21 décembre 2011
The Madrider – La fin de la siesta ?

La siesta en Espagne ? Comme le béret basque en France, une espèce en voie de disparition ! C’est ainsi. Les heures passées sur un sofa après un bon repas sont peu à peu reléguées au musée des traditions éculées. L’Espagne, en quête forcée de modernité, se débarrasse progressivement des clichés dont l’affublent ses voisins. Ce pays n’est plus ce qu’il  était. Pas par envie, par obligation !

Ni le temps ni le désir

Il y a quelques années encore, les villes étaient moins tentaculaires, les employés avaient le temps de rentrer chez eux. Ils fermaient leurs volets pour se protéger du soleil, déjeunaient et…  dormaient un peu. Excellent pour la santé, insistaient les médecins. Hélas, cette époque est en voie de disparition. L’Espagne « s’européanise » ! Les banlieues sont développées, les temps de transport s’allongent, les entreprises se décentralisent hors des villes. Le plaisir de la siesta est désormais réservé à quelques privilégiés, ceux qui  résident près de leur lieu de travail. Et encore ! Signe des temps modernes, les moeurs ont évolué. Les gens qui travaillent ne peuvent plus – ne veulent plus ! – faire la sieste. Ils n’ont ni le temps ni les moyens de s’offrir un long repas. Ceux-là préfèrent manger rapidement, sur le pouce, pour rentrer rapidement chez eux le soir. Et s’occuper de leur famille !
Par contrecoup, un débat national est né en Espagne : Le temps accordé à la pause-repas doit-il être réduit ?
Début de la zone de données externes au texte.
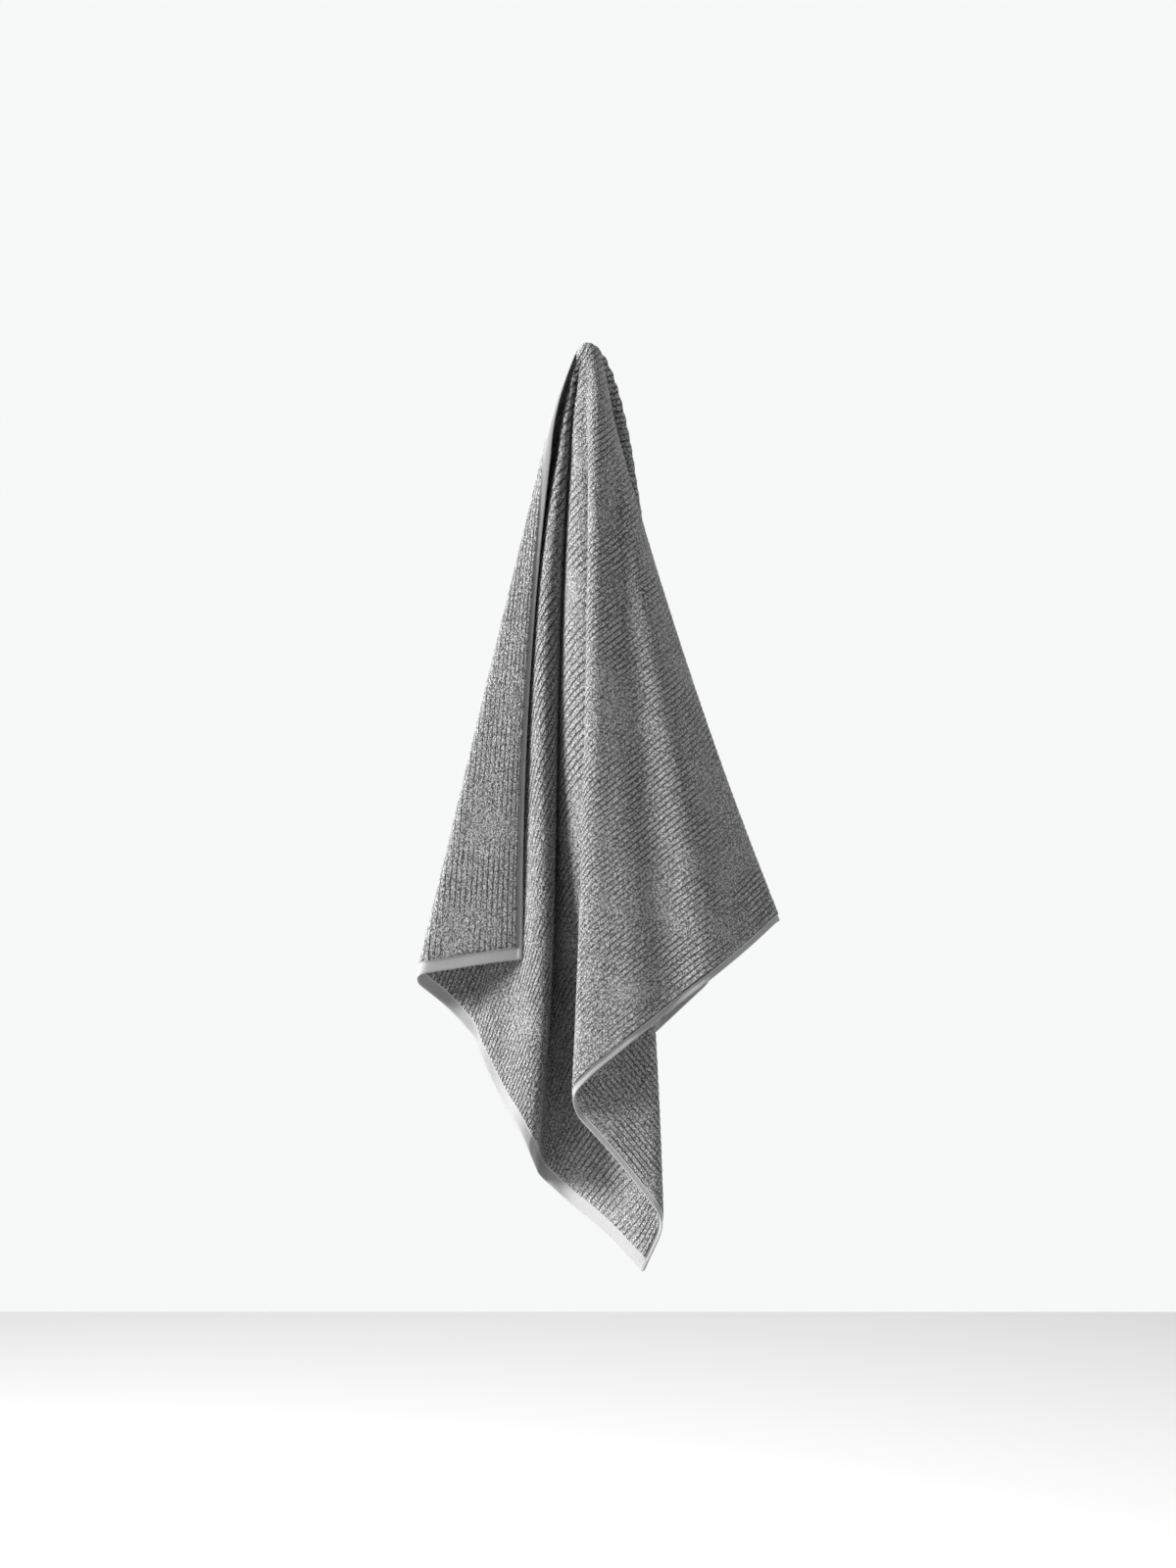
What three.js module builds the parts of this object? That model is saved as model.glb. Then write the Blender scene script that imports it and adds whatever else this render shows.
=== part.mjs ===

Des pauses-repas de deux heures

En général, les espagnols cessent de travailler en hiver à 19 heures, soit 2 heures plus tard que le reste des employés européens.Résultat, ailleurs en Europe, la « pause-repas » dure entre 30 et 60 minutes, alors qu’en Espagne elle peut se prolonger pendant… 2 heures.
La question « pour ou contre la réduction de la pause-repas » est tellement d’actualité qu’une « Commission nationale pour la rationalisation des horaires de travail en Espagne » a été créée. Cela ne s’invente pas! D’après cette honorable Institution, les espagnols ont des « journées interminables » .Ils éprouvent beaucoup de mal à concilier leur activité professionnelle avec leur vie personnelle ou familiale, les femmes surtout… Et pan sur le bec de ceux qui prétendent que les espagnols sont des fainéants !

Un héritage de Franco

Alors, d’où vient cette tradition d’une longue pause-repas? D’abord, c’est trop connu, pour des raisons climatiques. De façon à permettre aux employés de récupérer, de bénéficier de la fameuse « siesta » récupératrice dans les régions de grande chaleur. Sans doute !
Certains l’expliquent aussi par le … décalage horaire « virtuel » observé entre l’Espagne et l’Est de l’Europe du Nord. La nuit, en effet, pointe plus tard en Espagne que chez ses voisins. Les journées de facto sont plus longues à Séville qu’a Reims ou à… Berlin, en raison de l’homogénéité –ridicule!- des horaires européens. En bonne logique, en effet, les montres de Madrid devraient afficher une heure de moins qu’ailleurs en Europe, comme celles de ses voisines Lisbonne ou Rabat. Elles ne devraient pas être alignées, comme c’est le cas aujourd’hui, sur celles de Paris ou de Bruxelles !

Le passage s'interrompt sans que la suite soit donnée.